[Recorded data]

#####

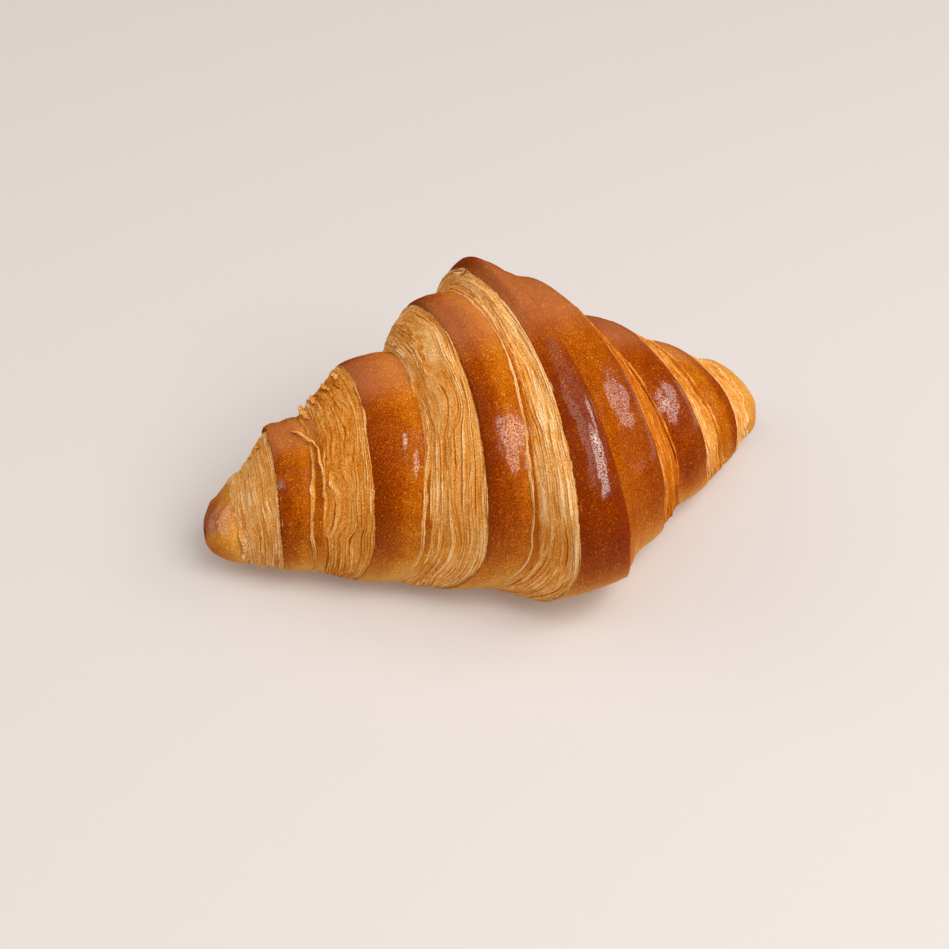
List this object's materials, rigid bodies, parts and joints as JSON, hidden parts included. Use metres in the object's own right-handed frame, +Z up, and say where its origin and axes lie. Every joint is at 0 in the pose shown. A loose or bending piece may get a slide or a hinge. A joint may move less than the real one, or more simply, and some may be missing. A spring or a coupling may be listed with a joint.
{
  "type": "croissant",
  "caption": "Straight rolled croissant: brown crust bands stepped from tip to tip, with sloping faces of thin leaves between them, lying on a flat underside.",
  "frame": {"origin": "centre of the bounding box at the height of the flat underside", "axes": "+X along the length from the left tip to the right tip, +Y towards the hollow side, +Z up"},
  "size_m": [0.1532, 0.1074, 0.0657],
  "materials": {
    "crust": "baked and egg-washed, satin, brown with darker crowns",
    "leaves": "matte golden pastry leaves, lighter than the crust"
  },
  "bodies": {
    "root": {"croissant": "crust"}
  },
  "joints": []
}
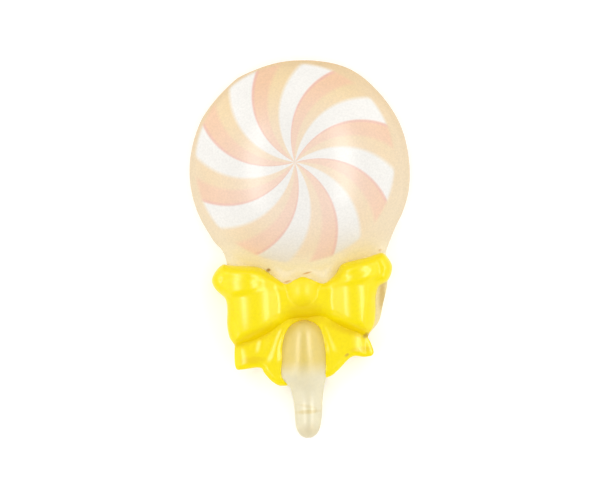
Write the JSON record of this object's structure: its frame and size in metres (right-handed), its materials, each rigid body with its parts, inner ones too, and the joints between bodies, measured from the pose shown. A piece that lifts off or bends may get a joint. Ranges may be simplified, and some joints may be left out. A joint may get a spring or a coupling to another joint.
{
  "type": "resin lollipop charm",
  "caption": "Flat-backed resin lollipop charm: a domed round head with a printed pinwheel, a ribbon bow below it, and a short milky stick.",
  "frame": {"origin": "centre of the charm's bounding box, on the plane of its flat back, which is the surface it lies on", "axes": "+Y from the stick's tip to the head, +Z out of the domed front, +X to the right seen from the front"},
  "size_m": [0.022, 0.0378, 0.0066],
  "materials": {
    "cream_resin": "gloss cast resin with a printed pinwheel of white and pale pink arms on its dome",
    "yellow_resin": "gloss cast resin",
    "milky_resin": "gloss, slightly see-through cast resin"
  },
  "bodies": {
    "root": {"body": "cream_resin", "bow": "yellow_resin", "stick": "milky_resin"}
  },
  "joints": []
}
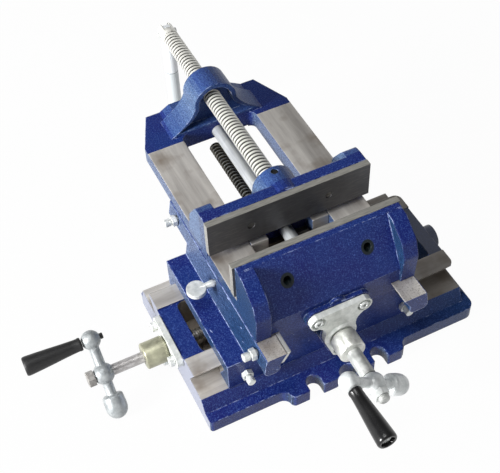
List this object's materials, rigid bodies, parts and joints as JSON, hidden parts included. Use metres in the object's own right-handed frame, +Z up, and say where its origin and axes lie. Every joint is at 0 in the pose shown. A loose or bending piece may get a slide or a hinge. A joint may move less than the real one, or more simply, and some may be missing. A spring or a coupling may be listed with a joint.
{
  "type": "cross slide vise",
  "caption": "Compound drill-press vise on two crossed dovetail slides, each moved by a lead screw with a ball crank, with a clamp screw, folding handle and slotted base lugs.",
  "frame": {"origin": "middle of the base's underside", "axes": "+X to the right along the base, away from its crank; +Y from the front crank to the rear bridge; +Z up"},
  "size_m": [0.3835, 0.4651, 0.1501],
  "materials": {
    "blue_paint": "gloss paint",
    "zinc": "bright zinc",
    "grey_steel": "satin",
    "dark_steel": "oiled, satin",
    "black_steel": "black oxide",
    "bronze": "machined",
    "black_plastic": "gloss"
  },
  "bodies": {
    "base": {"base_casting": "blue_paint", "x_bearing_plate": "zinc", "x_bearing_screw_1": "zinc", "x_bearing_screw_2": "zinc", "x_bearing_screw_3": "zinc"},
    "left_crank": {"x_lead_screw": "grey_steel", "x_thrust_collar": "zinc", "x_crank": "grey_steel", "x_crank_nut": "zinc", "x_grip_stud": "zinc"},
    "left_grip": {"x_grip": "black_plastic"},
    "saddle": {"saddle_casting": "blue_paint", "x_nut": "bronze", "y_nut": "bronze", "x_gib_strip": "grey_steel", "y_gib_strip": "grey_steel", "x_gib_screw_1": "zinc", "x_gib_screw_1_nut": "zinc", "x_gib_screw_2": "zinc", "x_gib_screw_2_nut": "zinc", "y_gib_screw_front": "zinc", "y_gib_screw_front_nut": "zinc", "y_gib_screw_rear": "zinc", "y_gib_screw_rear_nut": "zinc", "y_gib_thumb_screw": "zinc"},
    "vise_body": {"vise_body_casting": "blue_paint", "fixed_jaw_plate": "dark_steel", "fixed_jaw_screw_left": "black_steel", "fixed_jaw_screw_right": "black_steel", "y_bearing_plate": "zinc", "y_bearing_screw_1": "zinc", "y_bearing_screw_2": "zinc", "y_bearing_screw_3": "zinc", "guide_rod": "grey_steel"},
    "front_crank": {"y_lead_screw": "black_steel", "y_thrust_collar": "zinc", "y_crank": "grey_steel", "y_crank_nut": "zinc", "y_grip_stud": "zinc"},
    "front_grip": {"y_grip": "black_plastic"},
    "moving_jaw": {"moving_jaw_casting": "blue_paint", "moving_jaw_plate": "dark_steel", "moving_jaw_screw_left": "black_steel", "moving_jaw_screw_right": "black_steel", "keeper_plate": "grey_steel", "keeper_screw_left": "grey_steel", "keeper_screw_right": "grey_steel", "jaw_set_screw": "black_steel"},
    "spindle": {"clamp_screw": "zinc", "handle_pin": "zinc"},
    "folding_handle": {"clamp_handle": "zinc"}
  },
  "joints": [
    {"name": "saddle_slide", "type": "slide", "parent": "base", "child": "saddle", "axis": [1, 0, 0], "range_m": [-0.075, 0.09]},
    {"name": "left_crank_spin", "type": "hinge", "parent": "base", "child": "left_crank", "pos_m": [-0.1323, 0, 0.0295], "axis": [1, 0, 0], "range_deg": [-8200, 6850]},
    {"name": "left_grip_spin", "type": "hinge", "parent": "left_crank", "child": "left_grip", "pos_m": [-0.1894, 0.02267, 0.04991], "axis": [1, 0, 0], "continuous": true},
    {"name": "body_slide", "type": "slide", "parent": "saddle", "child": "vise_body", "axis": [0, 1, 0], "range_m": [-0.13, 0.0008]},
    {"name": "front_crank_spin", "type": "hinge", "parent": "vise_body", "child": "front_crank", "pos_m": [-0.0049, -0.0757, 0.0616], "axis": [0, 1, 0], "range_deg": [-11800, 100]},
    {"name": "front_grip_spin", "type": "hinge", "parent": "front_crank", "child": "front_grip", "pos_m": [-0.02843, -0.1289, 0.081], "axis": [0, 1, 0], "continuous": true},
    {"name": "jaw_slide", "type": "slide", "parent": "vise_body", "child": "moving_jaw", "axis": [0, 1, 0], "range_m": [-0.0403, 0.1]},
    {"name": "spindle_spin", "type": "hinge", "parent": "moving_jaw", "child": "spindle", "pos_m": [-0.0049, 0.028, 0.1287], "axis": [0, 1, 0], "range_deg": [-3700, 9100]},
    {"name": "handle_fold", "type": "hinge", "parent": "spindle", "child": "folding_handle", "pos_m": [-0.0049, 0.2706, 0.1287], "axis": [1, 0, 0], "range_deg": [0, 180]}
  ],
  "couplings": [
    {"joint": "left_crank_spin", "follows": "saddle_slide", "rad_per_m": -1570.8},
    {"joint": "front_crank_spin", "follows": "body_slide", "rad_per_m": 1570.8},
    {"joint": "spindle_spin", "follows": "jaw_slide", "rad_per_m": 1570.8}
  ]
}
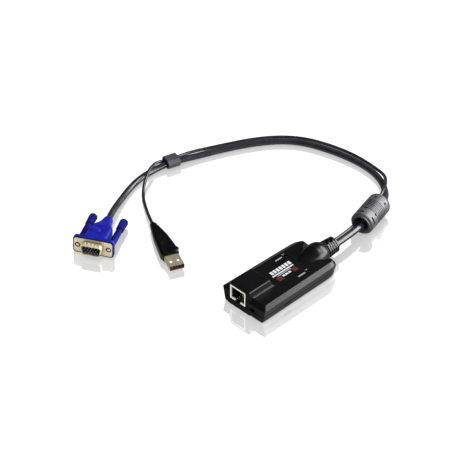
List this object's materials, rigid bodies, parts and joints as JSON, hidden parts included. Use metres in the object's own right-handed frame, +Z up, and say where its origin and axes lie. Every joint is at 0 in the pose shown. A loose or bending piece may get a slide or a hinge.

#####

*EXERCISE TASK:* Output the entries exactly.

*EXERCISE SOLUTION:*
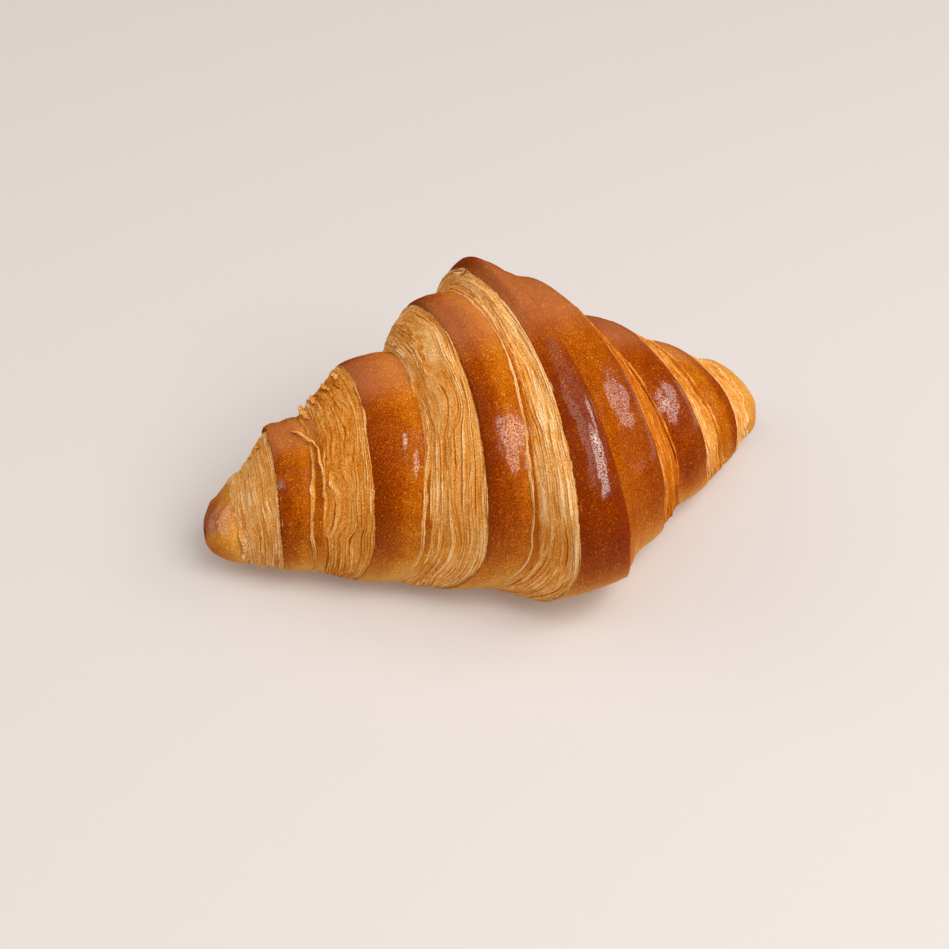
List this object's materials, rigid bodies, parts and joints as JSON, hidden parts included. Use metres in the object's own right-handed frame, +Z up, and say where its origin and axes lie. Every joint is at 0 in the pose shown. A loose or bending piece may get a slide or a hinge. A joint may move less than the real one, or more simply, and some may be missing. A spring or a coupling may be listed with a joint.
{
  "type": "croissant",
  "caption": "Straight rolled croissant: brown crust bands stepped from tip to tip, with sloping faces of thin leaves between them, lying on a flat underside.",
  "frame": {"origin": "centre of the bounding box at the height of the flat underside", "axes": "+X along the length from the left tip to the right tip, +Y towards the hollow side, +Z up"},
  "size_m": [0.1532, 0.1074, 0.0657],
  "materials": {
    "crust": "baked and egg-washed, satin, brown with darker crowns",
    "leaves": "matte golden pastry leaves, lighter than the crust"
  },
  "bodies": {
    "root": {"croissant": "crust"}
  },
  "joints": []
}
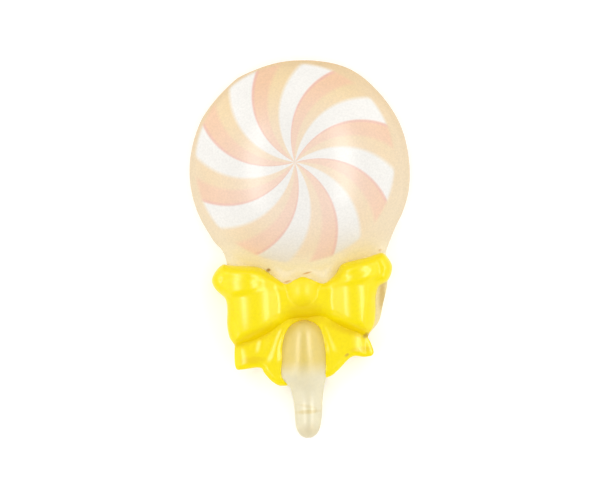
Write the JSON record of this object's structure: its frame and size in metres (right-handed), its materials, each rigid body with its parts, inner ones too, and the joints between bodies, measured from the pose shown. A piece that lifts off or bends may get a joint. Ranges may be simplified, and some joints may be left out. A joint may get a spring or a coupling to another joint.
{
  "type": "resin lollipop charm",
  "caption": "Flat-backed resin lollipop charm: a domed round head with a printed pinwheel, a ribbon bow below it, and a short milky stick.",
  "frame": {"origin": "centre of the charm's bounding box, on the plane of its flat back, which is the surface it lies on", "axes": "+Y from the stick's tip to the head, +Z out of the domed front, +X to the right seen from the front"},
  "size_m": [0.022, 0.0378, 0.0066],
  "materials": {
    "cream_resin": "gloss cast resin with a printed pinwheel of white and pale pink arms on its dome",
    "yellow_resin": "gloss cast resin",
    "milky_resin": "gloss, slightly see-through cast resin"
  },
  "bodies": {
    "root": {"body": "cream_resin", "bow": "yellow_resin", "stick": "milky_resin"}
  },
  "joints": []
}
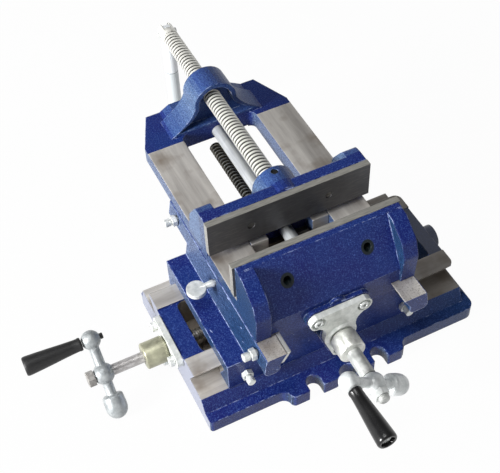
List this object's materials, rigid bodies, parts and joints as JSON, hidden parts included. Use metres in the object's own right-handed frame, +Z up, and say where its origin and axes lie. Every joint is at 0 in the pose shown. A loose or bending piece may get a slide or a hinge. A joint may move less than the real one, or more simply, and some may be missing. A spring or a coupling may be listed with a joint.
{
  "type": "cross slide vise",
  "caption": "Compound drill-press vise on two crossed dovetail slides, each moved by a lead screw with a ball crank, with a clamp screw, folding handle and slotted base lugs.",
  "frame": {"origin": "middle of the base's underside", "axes": "+X to the right along the base, away from its crank; +Y from the front crank to the rear bridge; +Z up"},
  "size_m": [0.3835, 0.4651, 0.1501],
  "materials": {
    "blue_paint": "gloss paint",
    "zinc": "bright zinc",
    "grey_steel": "satin",
    "dark_steel": "oiled, satin",
    "black_steel": "black oxide",
    "bronze": "machined",
    "black_plastic": "gloss"
  },
  "bodies": {
    "base": {"base_casting": "blue_paint", "x_bearing_plate": "zinc", "x_bearing_screw_1": "zinc", "x_bearing_screw_2": "zinc", "x_bearing_screw_3": "zinc"},
    "left_crank": {"x_lead_screw": "grey_steel", "x_thrust_collar": "zinc", "x_crank": "grey_steel", "x_crank_nut": "zinc", "x_grip_stud": "zinc"},
    "left_grip": {"x_grip": "black_plastic"},
    "saddle": {"saddle_casting": "blue_paint", "x_nut": "bronze", "y_nut": "bronze", "x_gib_strip": "grey_steel", "y_gib_strip": "grey_steel", "x_gib_screw_1": "zinc", "x_gib_screw_1_nut": "zinc", "x_gib_screw_2": "zinc", "x_gib_screw_2_nut": "zinc", "y_gib_screw_front": "zinc", "y_gib_screw_front_nut": "zinc", "y_gib_screw_rear": "zinc", "y_gib_screw_rear_nut": "zinc", "y_gib_thumb_screw": "zinc"},
    "vise_body": {"vise_body_casting": "blue_paint", "fixed_jaw_plate": "dark_steel", "fixed_jaw_screw_left": "black_steel", "fixed_jaw_screw_right": "black_steel", "y_bearing_plate": "zinc", "y_bearing_screw_1": "zinc", "y_bearing_screw_2": "zinc", "y_bearing_screw_3": "zinc", "guide_rod": "grey_steel"},
    "front_crank": {"y_lead_screw": "black_steel", "y_thrust_collar": "zinc", "y_crank": "grey_steel", "y_crank_nut": "zinc", "y_grip_stud": "zinc"},
    "front_grip": {"y_grip": "black_plastic"},
    "moving_jaw": {"moving_jaw_casting": "blue_paint", "moving_jaw_plate": "dark_steel", "moving_jaw_screw_left": "black_steel", "moving_jaw_screw_right": "black_steel", "keeper_plate": "grey_steel", "keeper_screw_left": "grey_steel", "keeper_screw_right": "grey_steel", "jaw_set_screw": "black_steel"},
    "spindle": {"clamp_screw": "zinc", "handle_pin": "zinc"},
    "folding_handle": {"clamp_handle": "zinc"}
  },
  "joints": [
    {"name": "saddle_slide", "type": "slide", "parent": "base", "child": "saddle", "axis": [1, 0, 0], "range_m": [-0.075, 0.09]},
    {"name": "left_crank_spin", "type": "hinge", "parent": "base", "child": "left_crank", "pos_m": [-0.1323, 0, 0.0295], "axis": [1, 0, 0], "range_deg": [-8200, 6850]},
    {"name": "left_grip_spin", "type": "hinge", "parent": "left_crank", "child": "left_grip", "pos_m": [-0.1894, 0.02267, 0.04991], "axis": [1, 0, 0], "continuous": true},
    {"name": "body_slide", "type": "slide", "parent": "saddle", "child": "vise_body", "axis": [0, 1, 0], "range_m": [-0.13, 0.0008]},
    {"name": "front_crank_spin", "type": "hinge", "parent": "vise_body", "child": "front_crank", "pos_m": [-0.0049, -0.0757, 0.0616], "axis": [0, 1, 0], "range_deg": [-11800, 100]},
    {"name": "front_grip_spin", "type": "hinge", "parent": "front_crank", "child": "front_grip", "pos_m": [-0.02843, -0.1289, 0.081], "axis": [0, 1, 0], "continuous": true},
    {"name": "jaw_slide", "type": "slide", "parent": "vise_body", "child": "moving_jaw", "axis": [0, 1, 0], "range_m": [-0.0403, 0.1]},
    {"name": "spindle_spin", "type": "hinge", "parent": "moving_jaw", "child": "spindle", "pos_m": [-0.0049, 0.028, 0.1287], "axis": [0, 1, 0], "range_deg": [-3700, 9100]},
    {"name": "handle_fold", "type": "hinge", "parent": "spindle", "child": "folding_handle", "pos_m": [-0.0049, 0.2706, 0.1287], "axis": [1, 0, 0], "range_deg": [0, 180]}
  ],
  "couplings": [
    {"joint": "left_crank_spin", "follows": "saddle_slide", "rad_per_m": -1570.8},
    {"joint": "front_crank_spin", "follows": "body_slide", "rad_per_m": 1570.8},
    {"joint": "spindle_spin", "follows": "jaw_slide", "rad_per_m": 1570.8}
  ]
}
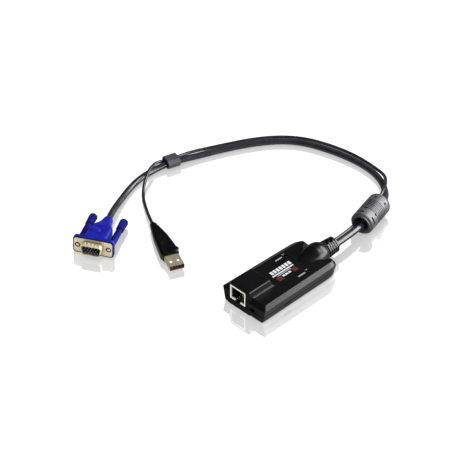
List this object's materials, rigid bodies, parts and joints as JSON, hidden parts included. Use metres in the object's own right-handed frame, +Z up, and say where its origin and axes lie. Every joint is at 0 in the pose shown. A loose or bending piece may get a slide or a hinge.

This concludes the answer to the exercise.